Stein also brought up PGN publisher Mark Segal’s work with the Gay Raiders to achieve more LGBTQ visibility on TV in the early 1970s. Segal protested high-profile news programs by posing as a journalism student, handcuffing himself to cameras, and crashing live news broadcasts, otherwise known as a “zap.” The Gay Raiders zapped The CBS Evening News with Walter Cronkite in New York in 1973. 

“You really apply more of a microscopic perspective to see how in ‘69, ‘70 there were lots of protests against newspapers and magazines,” Stein said. “There were famous protests in ‘69, ‘70 against the Village Voice, San Francisco Examiner, Los Angeles Times and Harper’s. Those have been written about, but we’ve had much less attention to protests against ‘Sanford and Son,’ or against ‘The CBS Evening News’ or ‘The Today Show.’”

The study revealed other noteworthy targets of LGBTQ protests and demonstrations that took place from the mid 1960s to the early 1970s, including 25 actions against prisons, 21 against churches and religious conferences, 44 against colleges, universities and other educational institutions, 51 against media entities, and 64 targeting LGBTQ institutions like bars and political organizations. 

As for why some LGBTQ direct actions were better documented than others, Stein explained that some now well-known LGBTQ direct actions didn’t get that much media coverage at the time. It was only years later, in some cases, that historians studied them and created a body of work on them. For example, the Dewey’s sit-ins didn’t get much media coverage at the time. And the Stonewall Riots were eclipsed in mainstream media coverage by an LGBTQ protest against vigilantes who took down trees in New York’s Kew Gardens, where gay men would frequently have sex at night.

“From what I recall, Stonewall really didn’t get much media coverage,” said Segal, who was at the Stonewall Riots and became a founding member of Gay Liberation Front New York. “There was a Village Voice article, a New York Times article, and one or two others. They all had inaccuracies in them.”

Stein also pointed out that the 1966 Compton’s Cafeteria riot in San Francisco didn’t get media coverage at the time and only came into public knowledge when Dr. Susan Stryker directed the documentary “Screaming Queens.” At that action, trans women and drag queens protested against the police for frequently harassing and mistreating them at the all-night dining establishment. 

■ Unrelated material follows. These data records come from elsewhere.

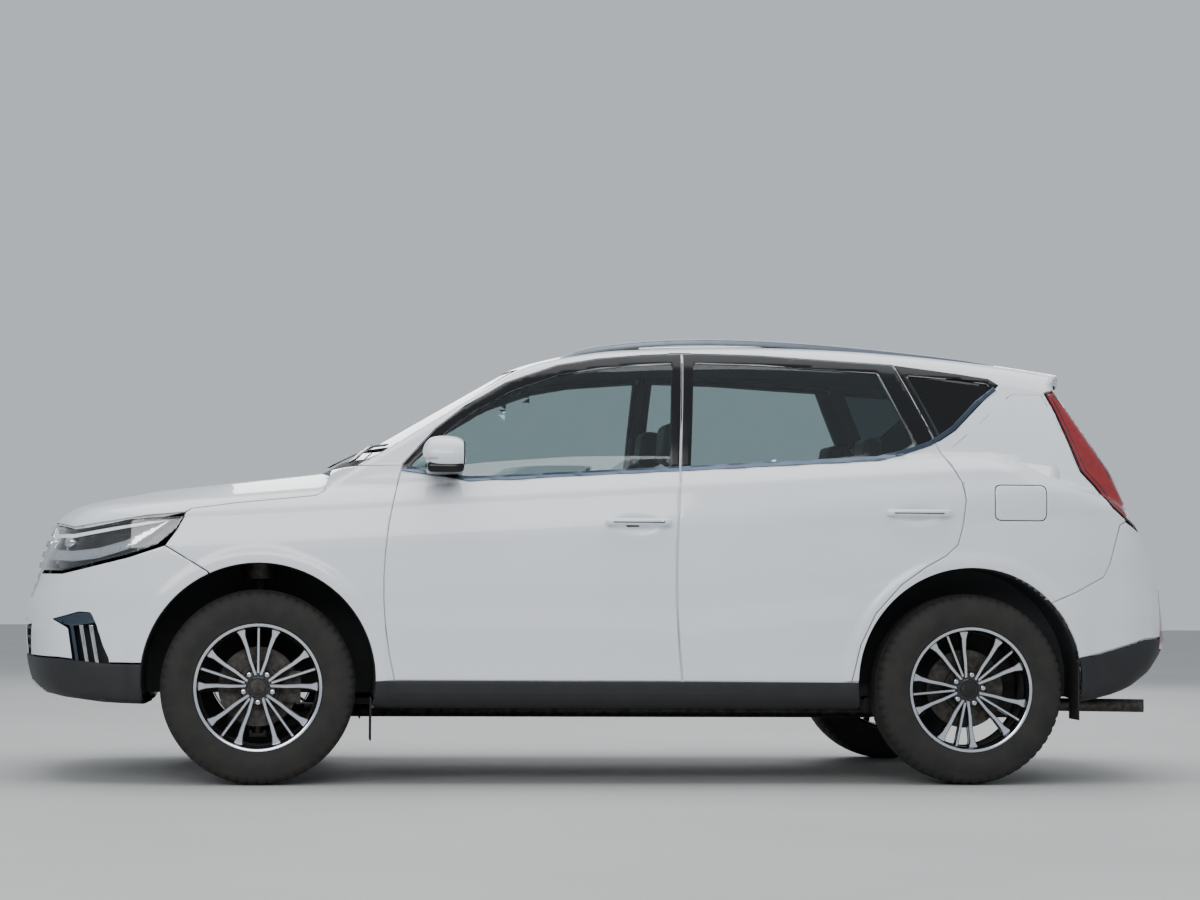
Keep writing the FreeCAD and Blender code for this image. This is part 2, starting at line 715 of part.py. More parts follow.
def knuckle():
    """Right front knuckle with spindle, brake caliper and strut."""
    spindle = Part.makeCylinder(spindle_radius, spindle_end_y - spindle_start_y,
                                V(front_axle_x, spindle_start_y, wheel_z), Y_DIR)
    carrier = Part.makeCylinder(carrier_radius, 45,
                                V(front_axle_x, spindle_start_y - 20, wheel_z), Y_DIR)
    lower_arm = rod(V(front_axle_x, 705, wheel_z - 30), ball_joint, 20)
    ball = Part.makeSphere(ball_radius, ball_joint)
    upper_arm = rod(V(front_axle_x, 705, wheel_z + 30), strut_foot + V(0, 0, -20), 24)
    axis = (strut_top - strut_foot).normalize()
    damper = Part.makeCylinder(damper_radius, 330, strut_foot - axis * 30, axis)
    piston = rod(strut_foot + axis * 250, strut_top, piston_radius)
    low = strut_foot + axis * ((spring_low_z - strut_foot.z) / axis.z)
    high = strut_foot + axis * ((spring_high_z - strut_foot.z) / axis.z)
    spring = rod(low, high, spring_radius)
    caliper = box(front_axle_x + 95, front_axle_x + 160, 735, 803, wheel_z - 60, wheel_z + 60)
    disc_slot = Part.makeCylinder(disc_radius + 6, disc_thickness + 10,
                                  V(front_axle_x, wheel_mid_y + disc_offset - 5, wheel_z), Y_DIR)
    caliper = caliper.cut(disc_slot)
    bracket = box(front_axle_x + 20, front_axle_x + 160, 700, 740, wheel_z - 30, wheel_z + 30)
    steering_arm = rod(V(front_axle_x + 10, 700, wheel_z - 20),
                       V(front_axle_x + 130, 672, wheel_z - 60), 13)
    return fused([spindle, carrier, lower_arm, ball, upper_arm, damper, piston, spring, caliper,
                  bracket, steering_arm])


arm_low_z = 272
arm_high_z = 328


def rear_hub():
    """Right rear hub carrier with its caliper."""
    spindle = Part.makeCylinder(spindle_radius, spindle_end_y - spindle_start_y,
                                V(rear_axle_x, spindle_start_y, wheel_z), Y_DIR)
    carrier = Part.makeCylinder(carrier_radius, 45,
                                V(rear_axle_x, spindle_start_y - 25, wheel_z), Y_DIR)
    arm = box(1015, rear_axle_x, 583, 628, arm_low_z, arm_high_z)
    link = box(rear_axle_x - 45, rear_axle_x + 45, 583, 700, arm_low_z, arm_high_z)
    pivot = Part.makeCylinder(28, 70, V(1015, 558, (arm_low_z + arm_high_z) / 2), Y_DIR)
    bracket = box(kick_up_x + floor_thickness + small_gap, 1015, 570, 616, 285, 318)
    damper = rod(V(rear_axle_x + 40, 580, 320),
                 V(rear_axle_x + 40, 580, boot_floor_z - small_gap), 26)
    return [spindle, carrier, arm, link, pivot, bracket, damper]


for axle, x, turn in (("f", front_axle_x, spoke_turn), ("r", rear_axle_x, rear_spoke_turn)):
    for side, mirror_it in (("r", False), ("l", True)):
        rubber = tyre(x)
        metal = wheel(x, turn)
        save("tyre_" + axle + side, mirrored(rubber) if mirror_it else rubber)
        save("wheel_" + axle + side, mirrored(metal) if mirror_it else metal)

right_knuckle = knuckle()
save("knuckle_r", right_knuckle)
save("knuckle_l", mirrored(right_knuckle))

right_hub = rear_hub()
beam = box(1060, 1140, -600, 600, arm_low_z, arm_high_z)
save("rear_axle", fused(right_hub + [mirrored(piece) for piece in right_hub] + [beam]))

arm_top = ball_joint.z + 4
arm_foot = ball_joint.z - 24
arm_inner_half = 45
control_arm = Part.makeLoft([
    Part.makePolygon([V(front_axle_x - 32, 745, arm_foot), V(front_axle_x + 32, 745, arm_foot),
                      V(front_axle_x + 32, 745, arm_top), V(front_axle_x - 32, 745, arm_top),
                      V(front_axle_x - 32, 745, arm_foot)]),
    Part.makePolygon([V(front_axle_x - 40, 380, 212), V(front_axle_x + 160, 380, 212),
                      V(front_axle_x + 160, 380, 240), V(front_axle_x - 40, 380, 240),
                      V(front_axle_x - 40, 380, 212)])], True, True)
control_arm = control_arm.cut([
    Part.makeSphere(ball_radius + small_gap, ball_joint),
    Part.makeCylinder(ball_radius + 10, 60, ball_joint - V(0, 0, 8))])
subframe = box(front_axle_x - 120, front_axle_x + 320, -390, 390, 205, 255)
subframe = subframe.cut(box(front_axle_x, front_axle_x + 180, -200, 200, 200, 260))
save("front_subframe", fused([subframe, control_arm, mirrored(control_arm)]))


# Front structure, wheel houses, engine

house_low_z = 330
tower_radius = 100
tower_top_z = 955
apron_thickness = 6
rail_low_z = 470
rail_high_z = 590
cross_beam_x = -2130


def wheel_house(axle_x, wall_y, outer_y):
    """Curved liner over a wheel on the right, with its inner wall."""
    ring = wheel_drum(axle_x, arch_radius, wall_y, outer_y).cut(
        wheel_drum(axle_x, arch_radius - liner_thickness, wall_y - 1, outer_y + 1))
    disc = wheel_drum(axle_x, arch_radius, wall_y - apron_thickness, wall_y)
    return ring.fuse(disc).cut(box(axle_x - 600, axle_x + 600, 0, far, -200, house_low_z))


front_house = wheel_house(front_axle_x, front_house_wall_y, 870)
hole = Part.makeCylinder(tower_radius - apron_thickness, 400, V(front_axle_x, 590, 700))
tower = Part.makeCylinder(tower_radius, tower_top_z - 800, V(front_axle_x, 590, 800))
tower = tower.cut(Part.makeCylinder(tower_radius - apron_thickness, tower_top_z - 800 - 8,
                                    V(front_axle_x, 590, 800)))
tower = tower.cut(wheel_drum(front_axle_x, arch_radius - 2, front_house_wall_y, far))
tower = tower.cut(Part.makeCylinder(piston_radius + piston_gap, 40, strut_top - V(0, 0, 30)))
front_house = front_house.cut(hole).fuse(tower)
rear_house = wheel_house(rear_axle_x, rear_house_wall_y, 823)
save("wheel_houses", front_house, mirrored(front_house), rear_house, mirrored(rear_house))

rail_outer_y = front_house_wall_y - apron_thickness - small_gap
right_rail = box(cross_beam_x, bulkhead_x - 15, rail_outer_y - 70, rail_outer_y, rail_low_z,
                 rail_high_z)
cross_beam = box(cross_beam_x - 60, cross_beam_x, -560, 560, rail_low_z, rail_high_z)
radiator = box(cross_beam_x, cross_beam_x + 50, -350, 350, 330, 880)
save("front_frame", fused([right_rail, mirrored(right_rail), cross_beam, radiator]))
bulkhead = box(bulkhead_x - 15, bulkhead_x - small_gap, -floor_half, floor_half, floor_z, 1075)
bulkhead = bulkhead.common(lower_body(sheet + 5))
bulkhead = bulkhead.cut([wheel_drum(front_axle_x, arch_radius + 1, front_house_wall_y - 8, far),
                         mirrored(wheel_drum(front_axle_x, arch_radius + 1,
                                             front_house_wall_y - 8, far))])
save("bulkhead", bulkhead)
rail_inner_y = rail_outer_y - 70 - small_gap
mounting = box(-1700, -1620, -rail_inner_y, rail_inner_y, 490, 570)
save("engine_block", fused([box(-1880, -1360, -340, 345, 330, 900), mounting]))
hanger_radius = 8
save("exhaust", fused([
    rod(V(-1000, 60, 240), V(1150, 60, 240), 28), rod(V(1150, 60, 240), V(1500, -300, 300), 28),
    box(1500, 1780, -480, -200, 240, 380), rod(V(1780, -420, 290), V(2150, -520, 290), 26),
    rod(V(1640, -340, 370), V(1640, -340, boot_floor_z - small_gap), hanger_radius),
    rod(V(0, 60, 250), V(0, 60, floor_z - small_gap), hanger_radius)]))


# Mud flaps and outside fittings

flap_thickness = 6


def mud_flap(x, z_foot, z_top):
    """Hanging flap behind a right wheel."""
    return box(x, x + flap_thickness, 745, 880, z_foot, z_top)


front_flap = mud_flap(-941.3, 168, 330)
rear_flap = mud_flap(1782.6, 250, 472)
save("mud_flaps", front_flap, mirrored(front_flap), rear_flap, mirrored(rear_flap))

mirror_pod = side_prism([(-760, 1195), (-748, 1300), (-690, 1328), (-585, 1322), (-562, 1280),
                         (-575, 1190), (-700, 1172)], 905, 1055)
mirror_pod = mirror_pod.common(Part.makeCylinder(170, 200, V(-700, 980, 1150), Z_DIR))
mirror_foot = side_prism([(-765, 1196), (-640, 1196), (-610, 1150), (-730, 1150)], 800, 960)
for side, turn in (("r", lambda s: s), ("l", mirrored)):
    piece = fused([mirror_pod, mirror_foot]).cut(front_door).cut(front_pane)
    piece = max(piece.Solids, key=lambda solid: solid.Volume)
    save("mirror_" + side, turn(piece))

rail_y = 560
rail_half_width = 16
rail_line = [(-205, 1640), (-126, 1672), (-48, 1696), (150, 1719), (460, 1728, VIA),
             (867, 1712), (1350, 1668), (1562, 1628)]
rail_under = [(1562, 1560), (-205, 1560)]
rail_solid = side_prism(rail_line + rail_under, rail_y - rail_half_width, rail_y + rail_half_width)
rail_gap = side_prism([(-40, 1640), (120, 1702), (460, 1708, VIA), (867, 1693), (1300, 1655),
                       (1400, 1500), (-40, 1500)], rail_y - 40, rail_y + 40)
roof_rail = rail_solid.cut(rail_gap).cut(outer)
roof_rail = max(roof_rail.Solids, key=lambda solid: solid.Volume)
save("roof_rails", roof_rail, mirrored(roof_rail))


# Inside

seat_width = 500
seat_mid_y = 370


def rounded(shape, radius):
    """Shape with all its edges rounded."""
    return shape.makeFillet(radius, shape.Edges)


def seat(x, width, mid_y):
    """Seat with cushion, back and head restraint."""
    cushion = side_prism([(x - 250, 600), (x + 260, 580), (x + 270, 440), (x - 240, 440)],
                         mid_y - width / 2, mid_y + width / 2)
    back = side_prism([(x + 150, 585), (x + 285, 560), (x + 420, 1180), (x + 325, 1190)],
                      mid_y - width / 2 + 12, mid_y + width / 2 - 12)
    head = side_prism([(x + 335, 1235), (x + 350, 1400), (x + 440, 1395), (x + 435, 1235)],
                      mid_y - 130, mid_y + 130)
    posts = box(x + 375, x + 395, mid_y - 70, mid_y + 70, 1150, 1250)
    base = box(x - 200, x + 220, mid_y - width / 2 + 40, mid_y + width / 2 - 40,
               floor_top + small_gap, 445)
    return fused([rounded(cushion, 40), rounded(back, 30), rounded(head, 30), posts, base])


front_seat = seat(-130, seat_width, seat_mid_y)
save("front_seats", front_seat, mirrored(front_seat))
bench = side_prism([(560, 620), (905, 600), (905, 440), (570, 440)], -640, 640)
bench_back = side_prism([(820, 600), (930, 600), (1080, 1170), (990, 1180)], -620, 620)
bench_base = box(600, 900, -560, 560, floor_top + small_gap, 450)
bench_heads = [side_prism([(1010, 1210), (1020, 1350), (1095, 1350), (1095, 1210)], y - 120, y + 120)
               for y in (-380, 380)]
bench_posts = [box(1045, 1062, y - 60, y + 60, 1140, 1230) for y in (-380, 380)]
save("rear_seat", fused([rounded(bench, 35), rounded(bench_back, 25), bench_base]
                        + [rounded(head, 25) for head in bench_heads] + bench_posts))

dash_line = [(-985, 1060), (-870, 1120), (-700, 1130), (-560, 1075), (-545, 960), (-640, 780),
             (-985, 700)]
dashboard = side_prism(dash_line, -700, 700)
console = side_prism([(-700, 800), (-480, 640), (20, 600), (40, floor_top + small_gap),
                      (-980, floor_top + small_gap), (-980, 780)], -105, 105)
dashboard = fused([dashboard, console])
wheel_centre = V(-415, -seat_mid_y, 975)
column_axis = V(math.cos(math.radians(25)), 0, math.sin(math.radians(25)))
rim_ring = Part.makeTorus(183, 15, wheel_centre, column_axis)
boss = Part.makeCylinder(60, 45, wheel_centre - column_axis * 45, column_axis)
shaft = Part.makeCylinder(22, 130, wheel_centre - column_axis * 170, column_axis)
wheel_arms = []
for angle in (0, 180, 270):
    arm = box(wheel_centre.x - 25, wheel_centre.x - 7, wheel_centre.y + 50, wheel_centre.y + 176,
              wheel_centre.z - 22, wheel_centre.z + 22)
    arm.rotate(wheel_centre, Y_DIR, -25)
    arm.rotate(wheel_centre, column_axis, angle)
    wheel_arms.append(arm)
save("steering_wheel", fused([rim_ring, boss, shaft] + wheel_arms))
column_space = Part.makeCylinder(22 + small_gap, 400, wheel_centre - column_axis * 500, column_axis)
column_space = column_space.fuse(
    Part.makeCylinder(22 + small_gap, 330, wheel_centre - column_axis * 330, column_axis))
dashboard = dashboard.cut(column_space)
save("dashboard", dashboard)
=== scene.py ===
# %% [markdown]
# # A white five-door family SUV
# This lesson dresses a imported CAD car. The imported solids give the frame, the joints and the
# sizes; every visible piece is then modelled on top of them in metres, in the same place.
# First the frame is loaded and everything is deselected, because the loader leaves the CAD
# nodes selected and an operator acts on all that is selected.

# %% Load the frame
import bpy
import json
import math
import numpy as np
from mathutils import Matrix, Vector

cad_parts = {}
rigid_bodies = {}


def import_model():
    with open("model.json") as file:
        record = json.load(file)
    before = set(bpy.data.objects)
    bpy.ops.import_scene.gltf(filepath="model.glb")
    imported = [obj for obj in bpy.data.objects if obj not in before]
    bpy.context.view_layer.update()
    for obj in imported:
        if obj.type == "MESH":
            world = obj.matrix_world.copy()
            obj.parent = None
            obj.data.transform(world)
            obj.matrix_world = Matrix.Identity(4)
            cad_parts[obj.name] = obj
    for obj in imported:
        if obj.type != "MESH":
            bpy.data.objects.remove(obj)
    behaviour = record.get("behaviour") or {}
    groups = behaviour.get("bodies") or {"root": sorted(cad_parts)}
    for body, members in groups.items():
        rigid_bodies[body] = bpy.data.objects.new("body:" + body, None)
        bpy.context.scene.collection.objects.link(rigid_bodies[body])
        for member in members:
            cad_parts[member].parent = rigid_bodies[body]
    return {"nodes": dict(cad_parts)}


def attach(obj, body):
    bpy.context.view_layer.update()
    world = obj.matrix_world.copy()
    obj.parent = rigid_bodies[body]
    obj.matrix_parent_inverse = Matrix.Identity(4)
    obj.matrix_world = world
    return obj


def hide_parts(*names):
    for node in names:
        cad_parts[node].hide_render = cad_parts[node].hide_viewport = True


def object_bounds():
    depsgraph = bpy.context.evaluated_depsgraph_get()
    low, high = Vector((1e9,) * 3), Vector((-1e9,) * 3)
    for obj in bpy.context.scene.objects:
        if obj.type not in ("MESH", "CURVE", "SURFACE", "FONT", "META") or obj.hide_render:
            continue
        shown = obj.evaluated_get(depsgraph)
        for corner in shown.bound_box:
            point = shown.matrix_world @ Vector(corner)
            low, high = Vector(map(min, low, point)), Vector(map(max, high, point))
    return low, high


for spare in list(bpy.data.objects):
    bpy.data.objects.remove(spare)
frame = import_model()
CAD_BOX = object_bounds()
NODES = frame["nodes"]
MM = 0.001
bpy.ops.object.select_all(action="DESELECT")

# %% [markdown]
# ## The camera and the light
# The photograph is a side view from about twelve metres with a long lens, a little forward of
# the middle and low, so the underside stays hidden. A pale floor and three large soft lamps
# stand in for the open sky: white paint only shows its shape through what it mirrors.

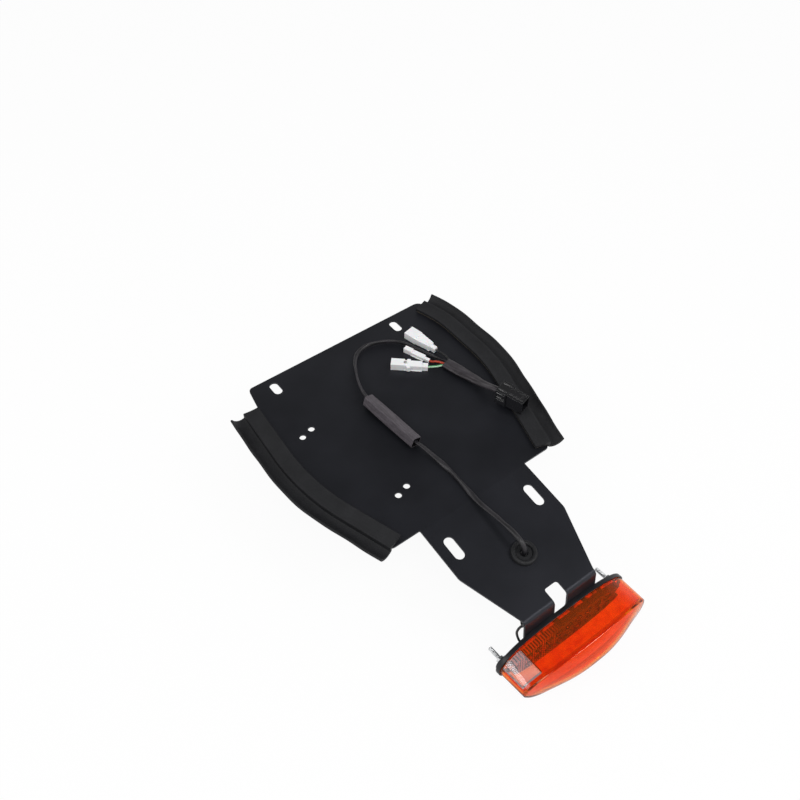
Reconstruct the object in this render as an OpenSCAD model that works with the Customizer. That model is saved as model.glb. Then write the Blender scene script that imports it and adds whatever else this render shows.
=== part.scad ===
// Motorcycle tail tidy: a folded sheet plate that closes the space under the seat,
// with rubber edge seals, a tail lamp on its down-turned flange and the lamp's wiring.
// The origin lies on the sheet's top face, midway between the two front slots.
// +X is the right side, +Y the front of the machine and +Z up. All lengths are in millimetres.

/* [Sheet] */
// Thickness of the plate's sheet
sheet_t = 2; // [1.5:0.5:3]
// From the front slots' line to the front edge
front_margin = 15.2; // [12:0.4:20]
// Where the front edge ends on the left
front_left_x = 98; // [94:1:101]
// Radius of the front left corner
front_left_r = 5; // [2:1:10]
// Radius of the front right corner
front_right_r = 9; // [4:1:12]
// From the front slots' line to the wings' rear edges
wing_reach = 219.3; // [217:0.5:226]
// Radius of the wings' outer rear corners
wing_corner_r = 5; // [2:1:8]
// Radius in the step from wing to neck
step_r = 1; // [0.5:0.5:2]
// Half the width of the neck behind the wings
neck_half = 61.7; // [58:0.5:66]
// Turn of the shallow fold behind the wings, in degrees
fold_angle = 7.6; // [5:0.2:10]
// Radius of the sheet's top face in the shallow fold
fold_r = 20; // [12:1:30]
// Length of the neck before it tapers
neck_run = 53; // [48:1:58]
// Radius where the neck starts to taper
taper_r = 12; // [6:1:18]
// From the shallow fold to the lamp flange's bend
rear_run = 112.2; // [108:0.6:120]
// Turn of the lamp flange's bend, in degrees
bend_angle = 75; // [70:1:80]
// Radius of the sheet's top face in the flange's bend
bend_r = 5; // [4:0.5:7]
// Half the width of the flange
flange_half = 41.6; // [38:0.4:46]

/* [Slots and holes] */
// Spacing of the two front slots
front_slot_gap = 150; // [140:1:156]
// Width of a front slot
front_slot_w = 9; // [7:0.5:10]
// Length of a front slot, along Y
front_slot_l = 17; // [14:0.5:20]
// Spacing of the two rear slots
rear_slot_gap = 93.8; // [86:0.4:98]
// From the shallow fold to the rear slots' middle
rear_slot_at = 27.8; // [24:0.4:34]
// Width of a rear slot
rear_slot_w = 10; // [8:0.5:11]
// Length of a rear slot
rear_slot_l = 24; // [18:1:28]
// Diameter of the four small holes
small_hole_d = 6.5; // [5:0.25:7]
// Distance between the two holes of a pair
pair_gap = 12.7; // [11:0.1:15]
// Distance between the two pairs
pair_pitch = 113.7; // [108:0.3:118]
// Turn of the hole pattern from the X axis, in degrees
pair_turn = 17; // [15:0.2:24]
// Middle of the hole pattern, left of the middle line
pair_mid_x = 64.6; // [62:0.2:68]
// Middle of the hole pattern, behind the front slots
pair_mid_y = 121.6; // [118:0.4:125]
// Width of the notch at the flange's bend
notch_w = 15; // [12:0.5:18]
// From the shallow fold to the notch
notch_at = 101.6; // [98:0.4:105]
// Depth of the notch in the flange
notch_drop = 16.2; // [12:0.2:18]
// Radius of the notch's corners
notch_r = 2.5; // [1:0.5:4]

/* [Edge seals] */
// Width of the seal's band
band_w = 16.2; // [14:0.2:18]
// Thickness of the seal's band
band_t = 3.2; // [2.6:0.2:4]
// Thickness of the web that drops past the sheet's edge
web_t = 2.2; // [1.8:0.1:2.8]
// Depth of the shallow dish in the band's top
dish_depth = 0.5; // [0.2:0.1:0.8]
// Radius of the lip's curve, at the middle of its thickness
lip_r = 10.3; // [9:0.1:11]
// Thickness of the lip
lip_t = 2.2; // [1.6:0.1:2.6]
// From the band's outer edge out to the lip's centre of curvature
lip_out = 4.3; // [3.8:0.1:5]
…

“And then Philadelphia — I think a whole set of people, myself included, really helped shine a light on the Annual Reminders,” Stein said. “That’s why it was better known until I then did my work, and others did work on the Dewey’s sit-ins. But it took years for Dewey’s to get the recognition that maybe it now has. It’s going to take further work for some of these other demonstrations that I’ve identified to get their full treatment.”